By Emily Hoeven
For eight years, the Los Angeles-based janitorial service provider Pacific Commercial hired one employee to work from morning until dusk, but also commissioned an independent contractor to take the night shift.
The catch: The employee and the contractor were the same person, a 52-year-old named Edith Lopez.
By classifying Lopez as a non-employee from 5 to 10 p.m., Pacific Commercial was able to save on overtime pay, as well as other benefits and protections guaranteed to full-time employees.
Lopez caught a break earlier this year. The Los Angeles District Attorney’s office filed criminal charges against Pacific Commercial’s owner, Moon Hyuk Hahn. He took a plea deal, paying Lopez $30,000 in restitution as part of a $1.6 million settlement.

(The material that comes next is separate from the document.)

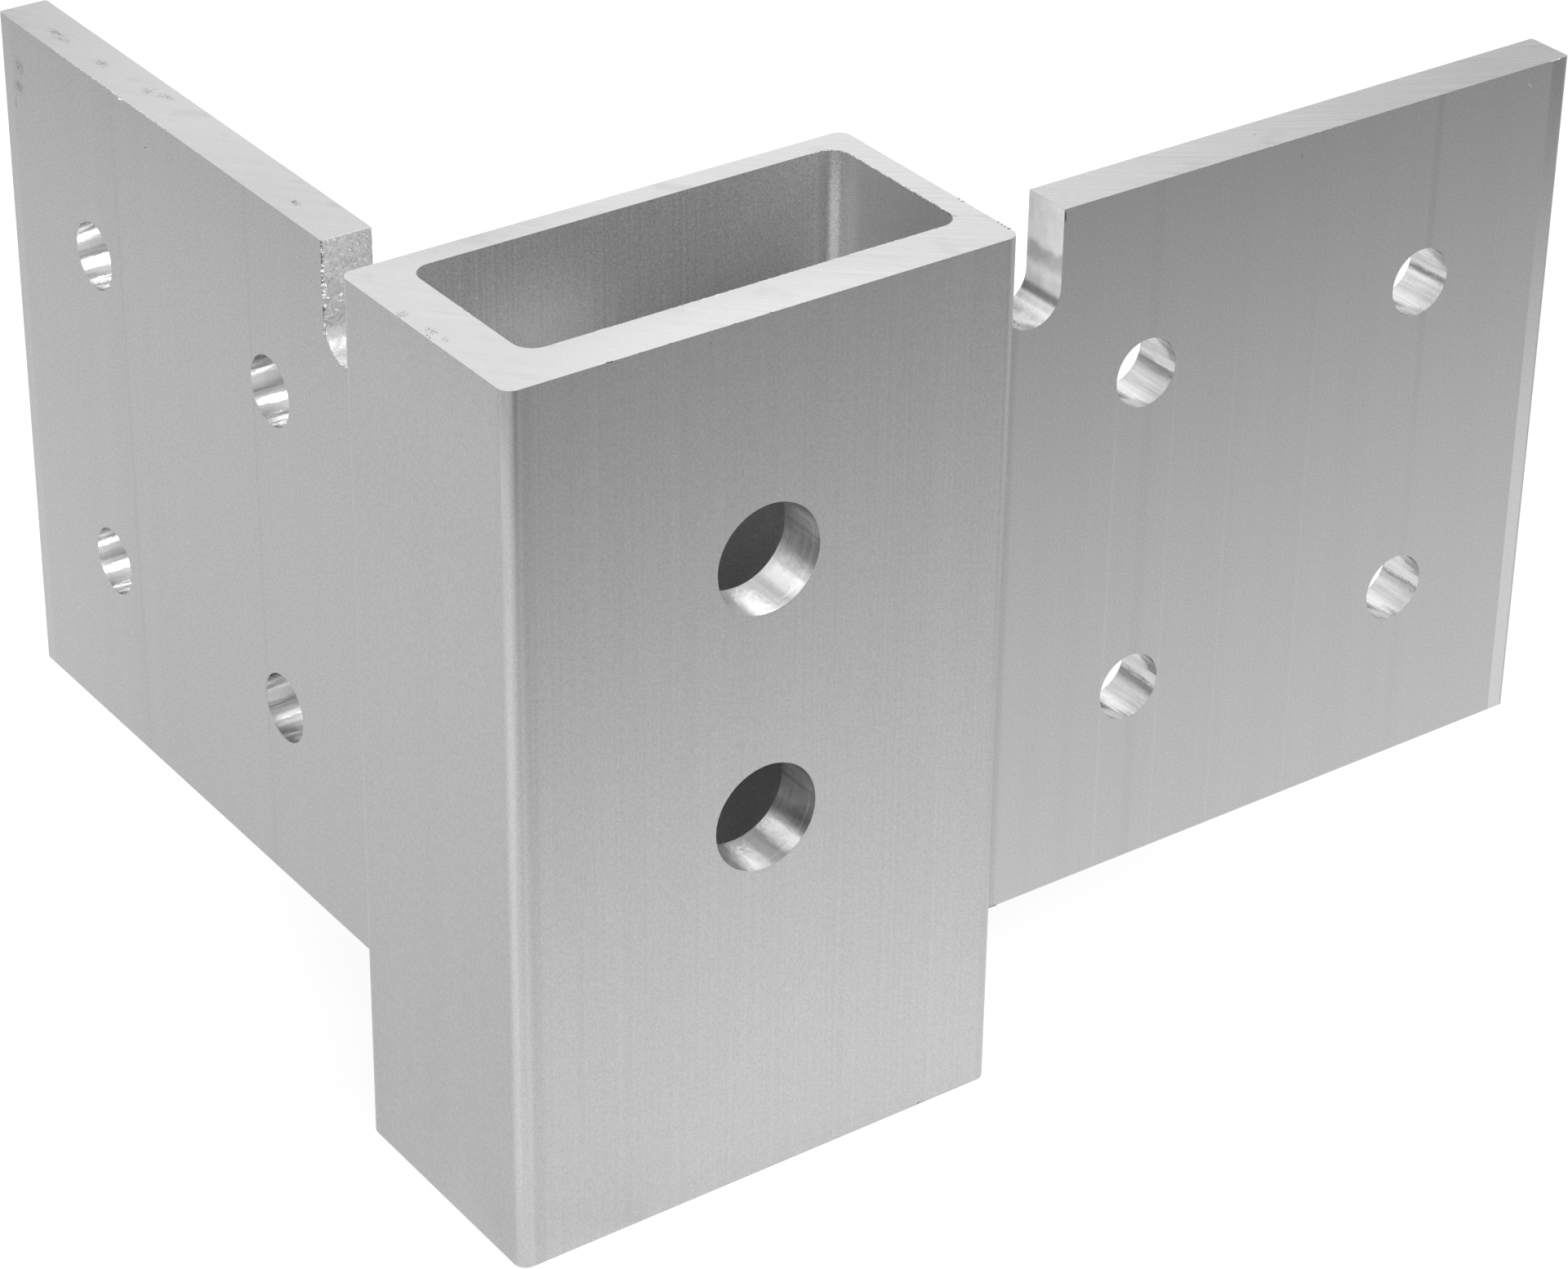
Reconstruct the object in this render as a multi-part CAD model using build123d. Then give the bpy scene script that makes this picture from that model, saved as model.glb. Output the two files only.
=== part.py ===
from build123d import *
import os

# Corner bracket, cut from one length of extruded aluminium section and machined.
# A rectangular pocket stands at the corner, open at both ends, and two flat flanges leave it
# at right angles. The origin is on the pocket's axis, at the level of the pocket's lower end.
# X runs along the pocket's long side, Y away from its front wall, Z up along the pocket.
# All sizes are in millimetres.

# Pocket, measured over its outer faces
pocket_outer_width = 100.0
pocket_outer_depth = 50.0
pocket_height = 169.0
pocket_outer_radius = 2.4
pocket_inner_radius = 3.8

# Its four walls: the two outward walls are heavy, the two towards the flanges' angle are light
front_wall = 10.0
left_wall = 10.0
back_wall = 4.8
right_wall = 4.7

# Flanges: one runs back from the pocket's back wall, the other sideways from its right wall.
# The set-back leaves a narrow step between the pocket's outer face and the flange's.
flange_length = 126.5
flange_thickness = 9.5
flange_height = 135.3
flange_setback = 3.85
flange_tip_radius = 0.6
flange_root_radius = 1.0

# Round-bottomed slot milled down from the top of each flange, against the pocket
slot_width = 12.0
slot_depth = 20.5

# Square group of bolt holes, centred on each flange
flange_hole_diameter = 13.0
flange_hole_pitch = 63.0

# Two larger holes through the pocket's front wall, centred on its width
pocket_hole_diameter = 20.5
pocket_hole_pitch = 50.0
pocket_hole_first_drop = 45.0

# Run-out of the cutters past the faces they leave
cutter_runout = 5.0

# Sizes and places that follow from the ones above
pocket_inner_width = pocket_outer_width - left_wall - right_wall
pocket_inner_depth = pocket_outer_depth - front_wall - back_wall
outer_left = -pocket_inner_width / 2 - left_wall
outer_right = outer_left + pocket_outer_width
outer_front = -pocket_inner_depth / 2 - front_wall
outer_back = outer_front + pocket_outer_depth
outer_middle_x = (outer_left + outer_right) / 2
outer_middle_y = (outer_front + outer_back) / 2
flange_bottom = pocket_height - flange_height
flange_middle_z = pocket_height - flange_height / 2
step_flat = flange_setback - pocket_outer_radius
root_fillet = min(flange_root_radius, 0.9 * step_flat)

# The flange that runs back
back_flange_outer_x = outer_left + flange_setback
back_flange_inner_x = back_flange_outer_x + flange_thickness
back_flange_tip_y = outer_back + flange_length
back_flange_middle_y = outer_back + flange_length / 2

# The flange that runs sideways
side_flange_outer_y = outer_front + flange_setback
side_flange_inner_y = side_flange_outer_y + flange_thickness
side_flange_tip_x = outer_right + flange_length
side_flange_middle_x = outer_right + flange_length / 2


def corner_points(*places):
    """Pick the sketch corners that lie nearest to the given places."""
    return lambda sketch: [sketch.vertices().sort_by_distance(place)[0] for place in places]


def extruded_section():
    """The section as it leaves the die: walls, flanges, rounded corners and root fillets."""
    back_flange_length = back_flange_tip_y - outer_middle_y
    side_flange_length = side_flange_tip_x - outer_middle_x
    tips = corner_points(
        (back_flange_outer_x, back_flange_tip_y, 0),
        (back_flange_inner_x, back_flange_tip_y, 0),
        (side_flange_tip_x, side_flange_outer_y, 0),
        (side_flange_tip_x, side_flange_inner_y, 0),
    )
    roots = corner_points(
        (back_flange_outer_x, outer_back, 0),
        (back_flange_inner_x, outer_back, 0),
        (outer_right, side_flange_outer_y, 0),
        (outer_right, side_flange_inner_y, 0),
    )
    with BuildSketch() as section:
        with Locations((outer_middle_x, outer_middle_y)):
            RectangleRounded(pocket_outer_width, pocket_outer_depth, pocket_outer_radius)
        with Locations((back_flange_outer_x, outer_middle_y)):
            Rectangle(flange_thickness, back_flange_length, align=(Align.MIN, Align.MIN))
        with Locations((outer_middle_x, side_flange_outer_y)):
            Rectangle(side_flange_length, flange_thickness, align=(Align.MIN, Align.MIN))
        fillet(tips(section), flange_tip_radius)
        fillet(roots(section), root_fillet)
        RectangleRounded(
            pocket_inner_width, pocket_inner_depth, pocket_inner_radius, mode=Mode.SUBTRACT
        )
    return section.sketch


def below_flanges():
    """Stock sawn away under the two flanges, flush with the pocket's outer faces."""
    along = flange_length + cutter_runout
    across = flange_setback + flange_thickness + cutter_runout
    depth = flange_bottom + cutter_runout
    from_corner = (Align.MIN, Align.MIN, Align.MAX)
    under_back = Pos(outer_left, outer_back, flange_bottom) * Box(across, along, depth, align=from_corner)
    under_side = Pos(outer_right, outer_front, flange_bottom) * Box(along, across, depth, align=from_corner)
    return [under_back, under_side]


def flange_plane(outward, at):
    """Upright working plane on a flange's outer face: local X along the flange, local Y up."""
    along = Vector(0, 0, 1).cross(outward)
    return Plane(origin=at, x_dir=along, z_dir=outward)


def flange_cuts(face, slot_offset):
    """The slot and the four bolt holes of one flange, cut right through from its outer face."""
    slot_top = pocket_height - flange_middle_z
    with BuildSketch(face) as outline:
        with Locations((slot_offset, slot_top)):
            SlotOverall(2 * slot_depth, slot_width, rotation=90)
        with GridLocations(flange_hole_pitch, flange_hole_pitch, 2, 2):
            Circle(flange_hole_diameter / 2)
    return extrude(outline.sketch, flange_thickness + cutter_runout, both=True)


def pocket_holes():
    """The two large holes, drilled through the front wall only."""
    first_z = pocket_height - pocket_hole_first_drop
    front = Plane(origin=(outer_middle_x, outer_front, 0), x_dir=(1, 0, 0), z_dir=(0, -1, 0))
    with BuildSketch(front) as outline:
        with Locations((0, first_z), (0, first_z - pocket_hole_pitch)):
            Circle(pocket_hole_diameter / 2)
    drill = extrude(outline.sketch, cutter_runout)
    drill += extrude(outline.sketch, -(front_wall + cutter_runout))
    return drill


def corner_bracket():
    """The extruded section cut to length, then sawn, slotted and drilled."""
    body = extrude(extruded_section(), pocket_height)
    for waste in below_flanges():
        body -= waste
    slot_from_middle = (flange_length - slot_width) / 2
    back_face = flange_plane(
        Vector(-1, 0, 0), (back_flange_outer_x, back_flange_middle_y, flange_middle_z)
    )
    side_face = flange_plane(
        Vector(0, -1, 0), (side_flange_middle_x, side_flange_outer_y, flange_middle_z)
    )
    body -= flange_cuts(back_face, slot_from_middle)
    body -= flange_cuts(side_face, -slot_from_middle)
    body -= pocket_holes()
    return body


bracket = corner_bracket()
bracket.label = "corner_bracket"

os.makedirs("parts", exist_ok=True)
export_step(bracket, "parts/corner_bracket.step")

box = bracket.bounding_box()
print("corner_bracket", round(bracket.volume), "mm3", len(bracket.solids()), "solid")
print("low", box.min, "high", box.max, "centre of mass", bracket.center(CenterOf.MASS))
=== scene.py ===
import bmesh
import bpy
import math
import random
from mathutils import Euler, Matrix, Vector, noise


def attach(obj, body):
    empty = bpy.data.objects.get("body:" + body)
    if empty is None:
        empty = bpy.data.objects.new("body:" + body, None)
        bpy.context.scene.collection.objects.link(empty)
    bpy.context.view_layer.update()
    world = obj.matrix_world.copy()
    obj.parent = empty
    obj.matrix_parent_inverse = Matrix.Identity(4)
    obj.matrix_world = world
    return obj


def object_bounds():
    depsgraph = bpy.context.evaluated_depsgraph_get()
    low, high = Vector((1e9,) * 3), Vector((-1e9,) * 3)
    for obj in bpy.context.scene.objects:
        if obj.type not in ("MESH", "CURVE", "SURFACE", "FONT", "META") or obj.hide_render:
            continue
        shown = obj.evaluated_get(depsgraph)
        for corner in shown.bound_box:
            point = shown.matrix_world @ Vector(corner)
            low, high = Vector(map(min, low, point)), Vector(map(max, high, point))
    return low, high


# Corner bracket in mill-finish aluminium: extruded faces, sawn ends, bored holes, milled slots.
# The row's frame has X along the pocket's long side, Y away from its front wall and Z up, with
# the origin on the pocket's axis at its lower end. Blender's objects are in metres; the sizes,
# places and distances in this script are in millimetres, except the lamps' and the camera's.
# A grey is a share of white, and so is what a mark or a band of light adds to it.

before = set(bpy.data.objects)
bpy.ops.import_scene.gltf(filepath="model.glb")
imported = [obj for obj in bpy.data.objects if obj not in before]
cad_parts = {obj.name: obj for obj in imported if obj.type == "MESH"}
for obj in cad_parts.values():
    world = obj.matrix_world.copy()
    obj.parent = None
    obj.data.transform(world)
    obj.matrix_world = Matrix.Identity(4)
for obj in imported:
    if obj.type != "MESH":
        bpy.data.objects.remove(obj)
cad_low, cad_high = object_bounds()
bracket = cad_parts["corner_bracket"]
mm = 0.001

# Sizes of the bracket that the finishes follow
pocket_outer_width = 100.0
pocket_outer_depth = 50.0
pocket_height = 169.0
pocket_outer_radius = 2.4
pocket_radius = 3.8
front_wall = 10.0
left_wall = 10.0
back_wall = 4.8
right_wall = 4.7
flange_length = 126.5
flange_thickness = 9.5
flange_height = 135.3
flange_setback = 3.85
slot_width = 12.0
slot_depth = 20.5
hole_pitch = 63.0
hole_radius = 6.5
pocket_hole_radius = 10.25
pocket_hole_first_drop = 45.0
pocket_hole_pitch = 50.0

# Places that follow from them
pocket_half_width = (pocket_outer_width - left_wall - right_wall) / 2
pocket_half_depth = (pocket_outer_depth - front_wall - back_wall) / 2
outer_left = -pocket_half_width - left_wall
outer_right = outer_left + pocket_outer_width
outer_front = -pocket_half_depth - front_wall
outer_back = outer_front + pocket_outer_depth
back_flange_x = outer_left + flange_setback
back_flange_inner_x = back_flange_x + flange_thickness
back_flange_tip_y = outer_back + flange_length
side_flange_y = outer_front + flange_setback
side_flange_inner_y = side_flange_y + flange_thickness
side_flange_tip_x = outer_right + flange_length
flange_bottom = pocket_height - flange_height
flange_middle_z = pocket_height - flange_height / 2
back_flange_middle_y = outer_back + flange_length / 2
slot_radius = slot_width / 2
slot_bottom = pocket_height - slot_depth
slot_straight = slot_depth - slot_radius
slot_centre_z = slot_bottom + slot_radius
back_slot_centre_y = outer_back + slot_radius
back_slot_far_y = outer_back + slot_width
pocket_hole_high_z = pocket_height - pocket_hole_first_drop
pocket_hole_low_z = pocket_hole_high_z - pocket_hole_pitch
pocket_hole_middle_z = (pocket_hole_high_z + pocket_hole_low_z) / 2


# Helpers that build node trees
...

Cases of wage theft rarely result in criminal charges. But in their latest installment in an ongoing series, reporters on Jeanne Kuang and Lil Kalish of CalMatters’ California Divide team write that could be changing.
- Santa Clara County District Attorney investigator Michael Whittington: “We truly turned our focus to finding what we called the human toll of fraud investigations, and focusing on wage theft first.”
The challenge for prosecutors, UCLA’s Tia Koonse said, is to strike a balance between cracking down hard enough to deter scofflaw bosses, but not so hard you close their businesses for good.
- Koonse: “If they’re behind bars, they’re definitely not paying their workers.”